The source said the NSC was also briefed on specifics and was told that while the police were outnumbered and outgunned, there was almost total inaction on their part to take on militancy in the settled districts.

The meeting was told that there was a general policy of appeasement towards the Taliban while the police in Bannu and Tank were patronising the Taliban and had abdicated their own role.

The militants had easy and unchecked access to the settled districts because of lack of security infrastructure along the border with tribal regions and no serious effort had been made to arrest militant leaders who had been identified, the NSC was told.Clerics were making full use of illegal FM radio channels to preach extremism and militancy and some madressahs were involved in recruiting young boys for ‘jihad’ and the LEAs appeared to be unconcerned.
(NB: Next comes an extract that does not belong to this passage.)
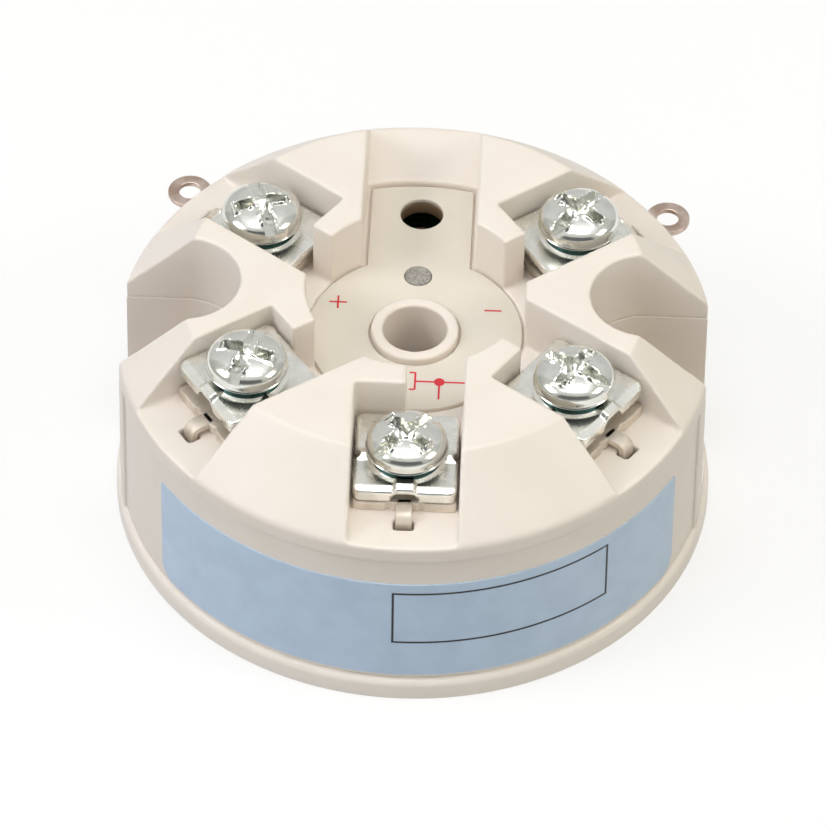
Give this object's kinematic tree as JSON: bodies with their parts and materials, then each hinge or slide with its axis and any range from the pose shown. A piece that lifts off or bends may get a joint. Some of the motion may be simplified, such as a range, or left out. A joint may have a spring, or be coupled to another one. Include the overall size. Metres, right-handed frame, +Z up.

In the tribal region, the NSC was told, the erosion of the authority of maliks and political agents had had a negative effect and the loss of administrative capacity had provided space to the Taliban to become a parallel authority.

The source said that the interior ministry laid out a comprehensive strategy before the NSC to deal with the situation, suggested political and administrative measures and made recommendations regarding law enforcement, blocking of illegal FM transmission and launching a media campaign to create awareness and counter militant propaganda.

“Swift and decisive action is required to turn the tide of what in time can become a threat to the rest of Pakistan,” the NSC was told at the end of the presentation.

One senior official said it was for the first time that the issue was so comprehensively discussed in the NSC meeting and some important decisions were taken to deal with the deteriorating law and order situation in the NWFP and Fata.

But, the official said, it would be wrong to assume the prevailing situation as a law and order problem. “This is militancy and in some cases a low-intensity insurgency. It requires urgent and concerted effort. I just hope that the passing of the buck and blame-game between the centre and the province would stop and they would sit together to implement all the good decisions taken at the NSC.”